El sol parecía perezoso aquella mañana de diciembre. Había tardado en aparecer sobre los amarillentos y milenarios muros de Jerusalén y sus tenues rayos apenas calentaban el frío pavimento de la antigua Vía de Juliano, hoy avenida del rey David.
Una brisa glacial, señal de un invierno prematuro, hería las mejillas y reposaba sobre los revueltos cabellos de dos jóvenes que cogidos de la mano esperaban la llegada del autobús, a menos de una cuadra del hotel King David.
El sonido de los vehículos corriendo rápidamente hacia el sur, dónde se halla el centro comercial judío destruido por los árabes a comienzos de la guerra del 1948, se entremezclaba con el cántico sereno de los pinos y los eucaliptos mecidos por el viento.
Desde mi habitación se veían claramente los verdes senderos del Monte de los Olivos. Y, más allá, las viejas y sagradas murallas de la vieja ciudad.

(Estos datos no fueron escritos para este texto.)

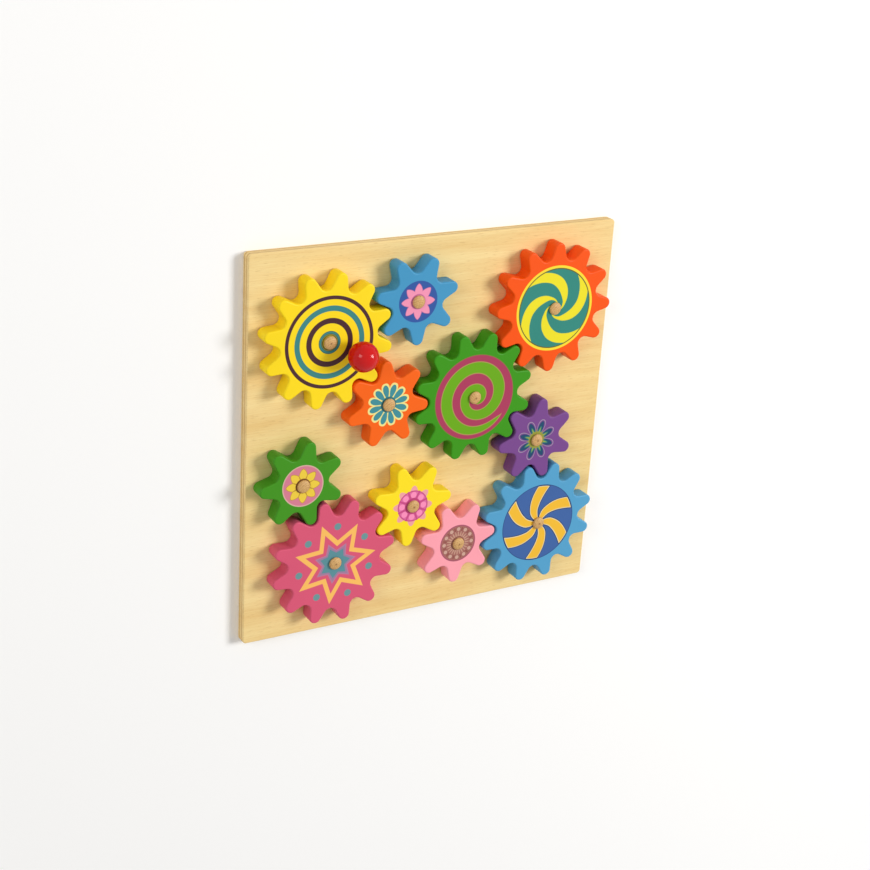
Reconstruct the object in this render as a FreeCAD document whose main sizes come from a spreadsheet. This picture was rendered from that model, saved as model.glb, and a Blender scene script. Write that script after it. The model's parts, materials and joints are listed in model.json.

Frente a las vetustas murallas del muro occidental, o Muro de las Lamentaciones, judíos de luengas barbas madrugaban para decir sus antiguas oraciones oscilando rítmicamente el pecho hacia delante. Con sus ojos arrugados sobre pequeñas biblias ajadas y maltratadas por el agua, el tiempo y el uso, aquellos ancianos cumplían metódicamente el ritual de dar gracias a Dios por haberles permitido vivir hasta aquel día.

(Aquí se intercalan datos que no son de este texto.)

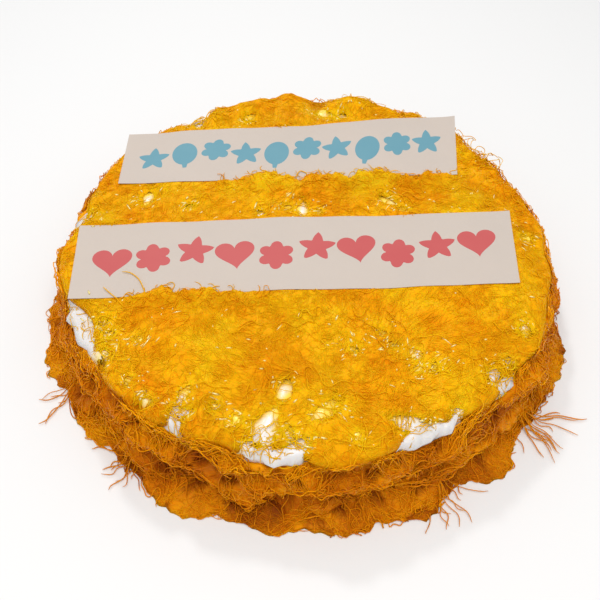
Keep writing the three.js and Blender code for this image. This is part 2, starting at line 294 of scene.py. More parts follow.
def strip_point(strip, along, across):
    """The place on a banner at a share of its length and, from the far edge, of its width."""
    far_left, far_right, near_right, near_left = [np.array(corner, float) for corner in strip["corners"]]
    along, across = np.asarray(along)[..., None], np.asarray(across)[..., None]
    plan = (1 - across) * ((1 - along) * far_left + along * far_right)
    plan = plan + across * ((1 - along) * near_left + along * near_right)
    heights = np.array(strip["heights"])
    place = np.clip(along, 0, 1) * (len(heights) - 1)
    k = np.minimum(place.astype(int), len(heights) - 2)
    height = heights[k] + (heights[k + 1] - heights[k]) * ease(place - k, 0, 1)
    bow = 0.8 * np.sin(np.pi * np.clip(across, 0, 1))
    return np.concatenate([plan, cake_height + height + bow], -1)


def strip_place(strip, x, y):
    """The shares of a banner's length and width that lie over a point of the plan, by Newton's method."""
    along = np.full(np.shape(x), 0.5)
    across = np.full(np.shape(x), 0.5)
    for _ in range(4):
        here = strip_point(strip, along, across)
        by_along = (strip_point(strip, along + 0.01, across) - here)[..., :2] / 0.01
        by_across = (strip_point(strip, along, across + 0.01) - here)[..., :2] / 0.01
        off_x, off_y = x - here[..., 0], y - here[..., 1]
        area = by_along[..., 0] * by_across[..., 1] - by_along[..., 1] * by_across[..., 0]
        along = along + (off_x * by_across[..., 1] - off_y * by_across[..., 0]) / area
        across = across + (off_y * by_along[..., 0] - off_x * by_along[..., 1]) / area
    return along, across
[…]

En irregulares orificios construidos por la acción de los elementos en el tiempo, aquellos piadosos señores hacían extrañas peticiones al Altísimo en rústicos papeles, cuidadosamente doblados, que la lluvia y el sol después destruían.
En la cúspide del Monte Moria, centenares de árabes luciendo sus vistosos y largos atuendos dejaban sus calzados a la puerta de la inmensa Mezquita de Omar, para orar sobre la roca central desde la cual, según su tradición, Mahoma ascendería al cielo.

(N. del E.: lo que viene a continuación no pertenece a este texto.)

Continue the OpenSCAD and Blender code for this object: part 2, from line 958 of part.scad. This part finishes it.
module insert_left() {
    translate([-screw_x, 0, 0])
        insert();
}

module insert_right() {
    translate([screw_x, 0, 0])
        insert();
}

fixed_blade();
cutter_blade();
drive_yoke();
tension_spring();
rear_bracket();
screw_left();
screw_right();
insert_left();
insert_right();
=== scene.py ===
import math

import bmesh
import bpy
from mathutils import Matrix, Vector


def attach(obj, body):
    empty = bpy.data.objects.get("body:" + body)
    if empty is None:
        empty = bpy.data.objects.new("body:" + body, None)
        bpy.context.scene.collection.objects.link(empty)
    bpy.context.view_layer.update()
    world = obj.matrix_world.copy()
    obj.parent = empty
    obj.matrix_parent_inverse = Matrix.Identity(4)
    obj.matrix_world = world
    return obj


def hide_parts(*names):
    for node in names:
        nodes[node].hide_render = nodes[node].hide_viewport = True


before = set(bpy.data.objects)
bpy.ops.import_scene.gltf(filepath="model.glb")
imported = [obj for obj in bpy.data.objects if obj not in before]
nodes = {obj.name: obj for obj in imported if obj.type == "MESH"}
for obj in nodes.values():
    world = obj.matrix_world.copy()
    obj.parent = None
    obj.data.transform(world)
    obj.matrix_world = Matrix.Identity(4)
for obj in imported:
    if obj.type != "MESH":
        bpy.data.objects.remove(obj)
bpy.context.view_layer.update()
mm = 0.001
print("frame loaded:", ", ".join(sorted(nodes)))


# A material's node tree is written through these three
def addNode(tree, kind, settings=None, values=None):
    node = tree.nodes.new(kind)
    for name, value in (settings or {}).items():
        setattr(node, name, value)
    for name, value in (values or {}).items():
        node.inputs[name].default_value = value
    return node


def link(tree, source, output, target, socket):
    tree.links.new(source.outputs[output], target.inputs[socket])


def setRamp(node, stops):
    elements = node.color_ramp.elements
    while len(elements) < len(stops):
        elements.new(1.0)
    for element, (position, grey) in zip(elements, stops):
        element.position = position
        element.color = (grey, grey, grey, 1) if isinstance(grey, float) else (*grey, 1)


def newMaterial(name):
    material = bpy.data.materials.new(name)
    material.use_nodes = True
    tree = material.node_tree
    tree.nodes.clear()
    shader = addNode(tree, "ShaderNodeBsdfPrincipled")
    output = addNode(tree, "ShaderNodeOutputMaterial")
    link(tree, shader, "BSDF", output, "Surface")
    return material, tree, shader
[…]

Dos antiguos pueblos, unidos por fuertes vínculos nacidos mucho tiempo atrás en el alba de la historia, y distanciados por modernas rivalidades políticas, coexistían tranquilamente aquella mañana fría y soleada de diciembre.
En la falda de una colina al otro extremo de la ciudad, estaba el Memorial construido en recuerdo de los seis millones de víctimas del holocausto nazi.
Su nombre de Yad Vashem había sido calcado de la vieja profecía de Isaías que sobrevivió a la destrucción y a dos mil años de dispersión por todo el mundo. “…yo les daré lugar en mi casa y dentro de mis muros, nombre perpetuo les daré, que nunca perecerá”.
Una larga hilera de árboles, algunos todavía pequeños como frágiles recipientes que adentro, en el imponente edificio de mármol, guardaban los restos de algunas víctimas, conducía al interior donde una especie de museo mantenía vivo el recuerdo de la tragedia.
Estaban allí, en medio de una fosa tenuemente alumbrada por una lámpara votiva, los nombres de Treblinka, Dachau, Auschwitz, Belsen…, y números de seis cifras, recuento de los muertos del holocausto.
Como casi todas las mañanas, desde su construcción en 1957, el rabino cantor comenzó a las once en punto su “Kadish”, la oración que por siglos los judíos rezan a sus muertos.
Su voz gruesa afectada por la emoción, retumbaba en las paredes y llegaba a oídos de los jóvenes que aquella mañana se enfrentaban por primera vez con su pasado a través del simbolismo de tantos cuadros y cenizas de familias enteras celosamente guardados en pequeños cofres.
Sobrecogido, yo también recé, a mi manera, el “Kadish” por tantos muertos.